Oliva and other activists participated in the creation of an “alternative commission” earlier this week to which members will apparently be appointed on June 28, the one-year anniversary of the coup. Also, speaking to his critics Tuesday, President Pepe Lobo interestingly hinted at the idea that he’d be open to some sort of constitutional assembly in the future– another demand which continues to be made by anti-coup activists.

· Two more Honduras notes this morning. First Just the Facts reports on/translates an El Heraldo piece from earlier in the week about 25 Honduran police officers being trained in prison management techniques in the US. And the LA Times has more on the issue of violence against journalists in Honduras which has taken the lives of six individuals in just eight weeks.

· A provocative AP report about citizen militias in Venezuela has gotten the attention of some. Conservative Jaime Daremblum of the Hudson Institute calls the militia’s Chavez’s attempt to create “his own version of Iran’s Revolutionary Guards.” The Caracas Chronicles takes a more nuanced position. “I think having armed civilians passionate about Hugo Chávez is not something to sneeze at,” blogger Juan Cristobal writes. “But until we are proven the contrary, let's not make them what they are not. These folks are not like Iran's Basij nor like the Revolutionary Guard. They are not like Lybia's Revolutionary Guards, and they are not Saddam's Republican Guard.” Rather, says the blog, they are “fearless” (not “fearsome”) Venezuelans passionate about defending Chavez, rather than training to head of a foreign invasion, as the AP report would lead one to believe.
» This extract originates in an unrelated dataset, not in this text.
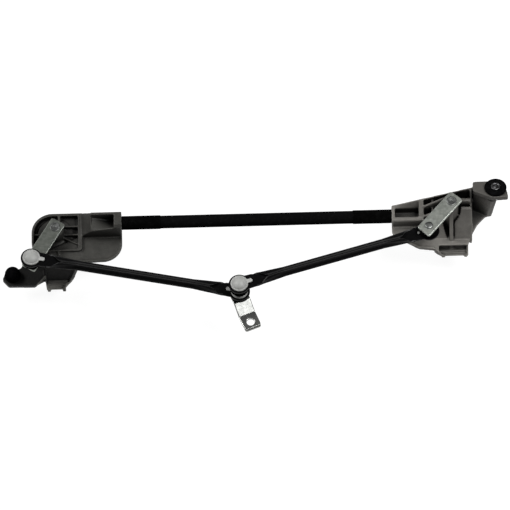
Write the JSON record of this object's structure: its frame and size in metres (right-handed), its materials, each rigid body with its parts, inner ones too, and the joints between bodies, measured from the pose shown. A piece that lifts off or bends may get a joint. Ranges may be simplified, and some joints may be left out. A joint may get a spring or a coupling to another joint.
{
  "type": "windshield wiper linkage",
  "caption": "Windshield wiper linkage: cast pivot brackets on a cross tube, drive levers on spindles, ball-jointed link rods and a Z-bent motor crank.",
  "frame": {"origin": "on the left spindle's axis, at the middle of its threaded end", "axes": "+X along the cross tube from the left to the right pivot; +Z towards the lever side, so the spindles point to -Z"},
  "size_m": [0.7103, 0.2016, 0.1309],
  "materials": {
    "cast_left": "dark matte die-cast, fine grain",
    "cast_right": "dark matte die-cast, fine grain",
    "tube_paint": "semi-gloss black paint",
    "rod_paint": "semi-gloss black electrocoat",
    "sleeve": "matte black shrink sleeve",
    "lever_zinc_left": "zinc plated, satin",
    "lever_zinc_right": "zinc plated, satin",
    "crank_zinc": "bright zinc plated",
    "stud_steel": "ground steel",
    "collar_steel": "plated steel",
    "nylon": "satin off-white nylon",
    "rubber": "matte black rubber",
    "bronze": "oil-filled sintered bronze"
  },
  "bodies": {
    "frame": {"bracket_left": "cast_left", "bracket_right": "cast_right", "cross_tube": "tube_paint", "tube_sleeve_left": "sleeve", "tube_sleeve_right": "sleeve", "pivot_bushes_left": "bronze", "pivot_bushes_right": "bronze", "spindle_seal_left": "rubber", "spindle_seal_right": "rubber", "peg_cap_left": "rubber", "grommet_right": "rubber", "grommet_collar_right": "collar_steel"},
    "drive_left": {"pivot_shaft_left": "stud_steel", "drive_lever_left": "lever_zinc_left", "ball_stud_left": "stud_steel", "thrust_washer_left": "stud_steel", "spindle_washer_left": "stud_steel", "retaining_ring_left": "collar_steel"},
    "drive_right": {"pivot_shaft_right": "stud_steel", "drive_lever_right": "lever_zinc_right", "ball_stud_right": "stud_steel", "thrust_washer_right": "stud_steel", "spindle_washer_right": "stud_steel", "retaining_ring_right": "collar_steel"},
    "link_left": {"link_rod_left": "rod_paint", "ball_socket_left_outer": "nylon", "ball_socket_left_inner": "nylon", "dust_boot_left_outer": "rubber", "dust_boot_left_inner": "rubber"},
    "link_right": {"link_rod_right": "rod_paint", "ball_socket_right_outer": "nylon", "ball_socket_right_inner": "nylon", "dust_boot_right_outer": "rubber", "dust_boot_right_inner": "rubber"},
    "crank": {"motor_crank": "crank_zinc", "double_ball_stud": "stud_steel"}
  },
  "joints": [
    {"name": "left_spindle", "type": "hinge", "parent": "frame", "child": "drive_left", "pos_m": [0, 0, 0.0678], "axis": [0, 0, 1], "range_deg": [-6, 74]},
    {"name": "right_spindle", "type": "hinge", "parent": "frame", "child": "drive_right", "pos_m": [0.556, -0.0017, 0.1173], "axis": [0, 0, 1], "range_deg": [-7.41, 86.86]},
    {"name": "left_lever_ball", "type": "hinge", "parent": "drive_left", "child": "link_left", "pos_m": [-0.03303, -0.0554, 0.0823], "axis": [0, 0, 1], "range_deg": [-78.51, 6.73]},
    {"name": "right_lever_ball", "type": "hinge", "parent": "drive_right", "child": "link_right", "pos_m": [0.5232, -0.03943, 0.1068], "axis": [0, 0, 1], "range_deg": [-83.75, 7.16]},
    {"name": "crank_ball", "type": "hinge", "parent": "link_left", "child": "crank", "pos_m": [0.2568, -0.1163, 0.0823], "axis": [0, 0, 1], "continuous": true}
  ],
  "couplings": [
    {"joint": "right_spindle", "follows": "left_spindle", "ratio": 1.1684},
    {"joint": "left_lever_ball", "follows": "left_spindle", "ratio": -1.0555},
    {"joint": "right_lever_ball", "follows": "left_spindle", "ratio": -1.1263}
  ]
}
· Two pieces, one from AQ and one at Global Post, look at Brazil-Iran issues ahead of Lula’s visit to Tehran next week. AQ, specifically, says Lula could prove his foreign policy of negotiation and neutrality has a payoff if he’s able to secure the release of three American hikers imprisoned by the Iranian government. Also, the Guardian has the full text of Brazil’s speech to the 2010 Review Conference of the Parties to the Treaty on the Non-Proliferation of Nuclear Weapons.
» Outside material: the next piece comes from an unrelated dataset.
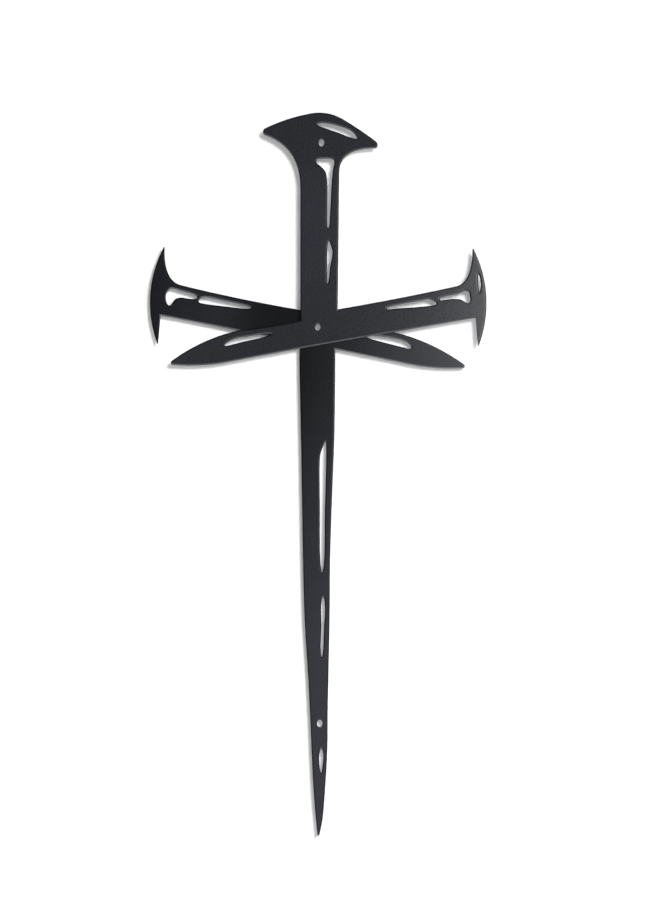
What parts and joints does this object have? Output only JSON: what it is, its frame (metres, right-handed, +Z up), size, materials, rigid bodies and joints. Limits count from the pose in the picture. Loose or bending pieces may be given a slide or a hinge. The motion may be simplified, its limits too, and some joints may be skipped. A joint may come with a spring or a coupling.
{
  "type": "metal wall cross",
  "caption": "Flat wall cross in the form of crossed hand-forged nails, cut from sheet steel in overlapping layers with slender slots and screw holes, coated satin black.",
  "frame": {"origin": "on the flat back face that lies against the wall, at the point where the axes of the nails cross", "axes": "+X to the viewer's right, +Y back into the wall, out of the back face, +Z up along the upright nail"},
  "size_m": [0.2808, 0.0067, 0.6107],
  "materials": {
    "black_coat": "satin black powder coat on steel sheet"
  },
  "bodies": {
    "root": {"back_plate": "black_coat", "front_plate": "black_coat"}
  },
  "joints": []
}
· BBC Mundo reports on a new round of significant protests led by indigenous groups in Ecuador, who oppose a Water Law being discussed in the National Assembly. The law would create a national secretariat designated by the president to coordinate public water policy. However, indigenous activists argue the move is an attempt to privatize water and have called for the creation of a decentralized council that would include indigenous and other local communities in the decision making process.
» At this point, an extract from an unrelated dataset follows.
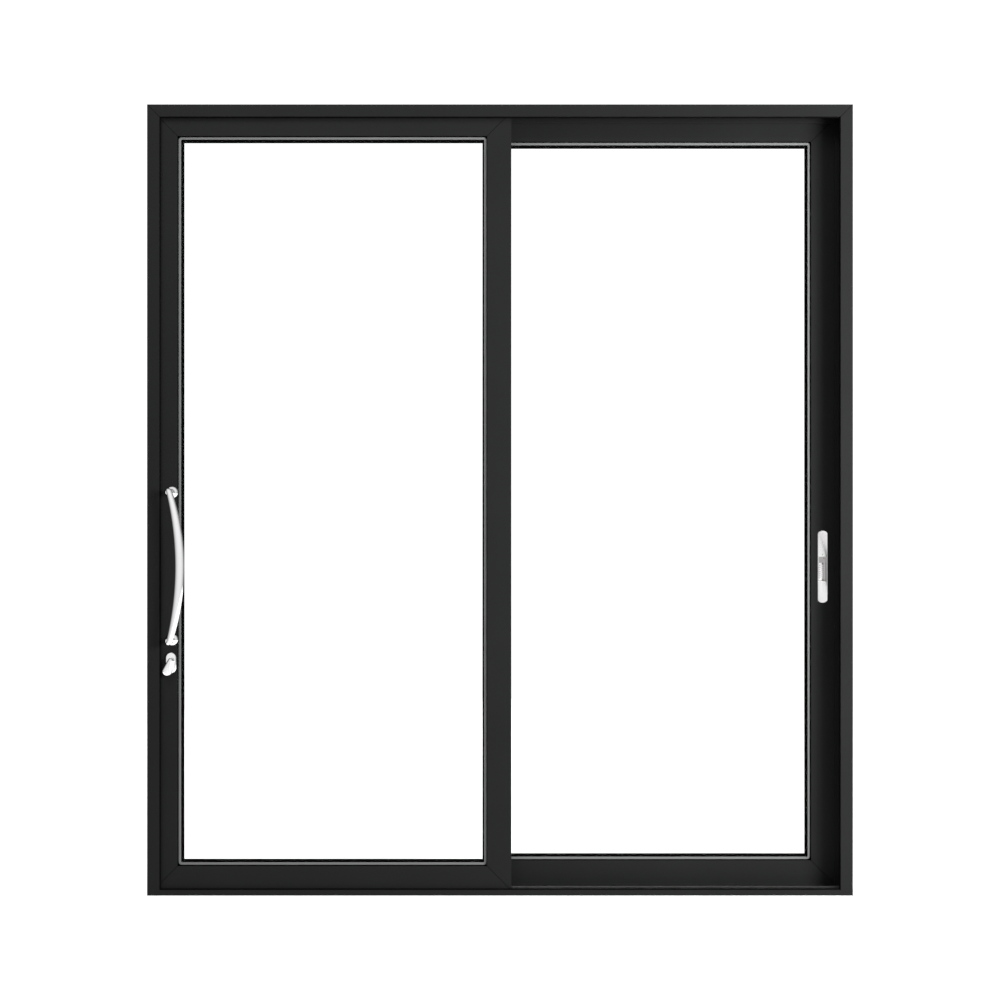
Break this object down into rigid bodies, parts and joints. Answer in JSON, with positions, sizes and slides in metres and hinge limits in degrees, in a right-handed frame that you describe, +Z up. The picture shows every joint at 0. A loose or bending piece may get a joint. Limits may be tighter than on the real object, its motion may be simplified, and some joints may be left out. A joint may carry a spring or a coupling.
{
  "type": "glass sliding patio door",
  "caption": "Two-track sliding patio door: hollow black frame, a front and a rear glazed panel on rollers, a bowed chrome pull, a thumb turn and a flush pull with a sliding catch.",
  "frame": {"origin": "centre of the sill's underside, midway between the jambs and through the frame's depth", "axes": "+X to the right as seen from the side with the pull handle, +Y through the frame away from that side, +Z up"},
  "size_m": [1.8, 0.169, 2.018],
  "materials": {
    "frame_aluminium": "satin",
    "panel_aluminium": "satin",
    "track_steel": "satin",
    "pile": "matte",
    "gasket": "matte",
    "spacer": "matte",
    "glass": "gloss",
    "interlock_aluminium": "satin",
    "roller_steel": "satin",
    "wheel_nylon": "satin",
    "handle_chrome": "polished",
    "plate_steel": "satin",
    "pull_metal": "satin",
    "catch_metal": "satin"
  },
  "bodies": {
    "frame": {"head": "frame_aluminium", "left_jamb": "frame_aluminium", "right_jamb": "frame_aluminium", "sill": "frame_aluminium", "front_track": "track_steel", "rear_track": "track_steel", "head_weatherstrips": "pile", "left_jamb_weatherstrips": "pile", "right_jamb_weatherstrips": "pile", "sill_weatherstrips": "pile", "lock_keeper": "plate_steel", "latch_keeper": "plate_steel"},
    "front_panel": {"front_lock_stile": "panel_aluminium", "front_meeting_stile": "panel_aluminium", "front_top_rail": "panel_aluminium", "front_bottom_rail": "panel_aluminium", "front_glazing_bead": "panel_aluminium", "front_gaskets": "gasket", "front_glass_front_pane": "glass", "front_glass_back_pane": "glass", "front_glass_spacer": "spacer", "front_interlock": "interlock_aluminium", "front_roller_housings": "roller_steel", "front_roller_wheels": "wheel_nylon", "lock_faceplate": "plate_steel", "pull_handle_posts": "handle_chrome", "pull_handle_bar": "handle_chrome", "lock_rose": "handle_chrome"},
    "rear_panel": {"rear_latch_stile": "panel_aluminium", "rear_meeting_stile": "panel_aluminium", "rear_top_rail": "panel_aluminium", "rear_bottom_rail": "panel_aluminium", "rear_glazing_bead": "panel_aluminium", "rear_gaskets": "gasket", "rear_glass_front_pane": "glass", "rear_glass_back_pane": "glass", "rear_glass_spacer": "spacer", "rear_interlock": "interlock_aluminium", "rear_roller_housings": "roller_steel", "rear_roller_wheels": "wheel_nylon", "latch_faceplate": "plate_steel", "flush_pull_plate": "pull_metal", "flush_pull_cup": "pull_metal"},
    "thumb_turn": {"thumb_turn": "handle_chrome"},
    "latch_catch": {"latch_catch": "catch_metal"}
  },
  "joints": [
    {"name": "front_panel_slide", "type": "slide", "parent": "frame", "child": "front_panel", "axis": [1, 0, 0], "range_m": [0, 0.84]},
    {"name": "rear_panel_slide", "type": "slide", "parent": "frame", "child": "rear_panel", "axis": [1, 0, 0], "range_m": [-0.78, 0.0167]},
    {"name": "thumb_turn_pivot", "type": "hinge", "parent": "front_panel", "child": "thumb_turn", "pos_m": [-0.8423, -0.059, 0.592], "axis": [0, -1, 0], "range_deg": [0, 90]},
    {"name": "latch_catch_slide", "type": "slide", "parent": "rear_panel", "child": "latch_catch", "axis": [0, 0, 1], "range_m": [0, 0.014]}
  ]
}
· The LA Times has a piece today on the handling of two cases involving Mexican soldiers accused of killing two sets of Mexican young persons in recent months. The LAT writes that the cases “cast a spotlight on what human rights activists say is one of the most troubling aspects of the military's conduct of the drug war: that the army is allowed to investigate itself in cases involving questionable tactics.”

· Human Rights Watch has a new statement out, calling on the Bolivian government to modify its legal framework for prosecuting former heads of state. According to HRW, “The Bolivian Legislative Assembly has recently approved two laws, and is debating a third, establishing norms that do not meet the basic right to a fair trial.” The laws in question, says HRW, “undermine the prohibitions in international law on the retroactive application of the criminal law, the right to be present during trial, and the right to appeal a conviction.”

· NACLA has awarded its annual Samuel Chavkin Prize for Integrity in Latin American Journalism to Colombian investigative journalist, Hollman Morris. Morris is the editorial director of Contravía, which, as NACLA points out, has been supported by the European Union and more recently the Open Society Institute.

· And finally, in Foreign Policy, a new piece by Michael Shifter on Antanas Mockus and the upcoming Colombian elections. Explaining the emergence of what some have called Mockus-mania, Shifter writes:

The key was tapping into a broad fatigue with political infighting and polarization, something Colombians might not have realized they were feeling until Mockus came along. Colombians, it turned out, were eager for a more relaxed, calmer style of leadership than Uribe's frequently confrontational approach.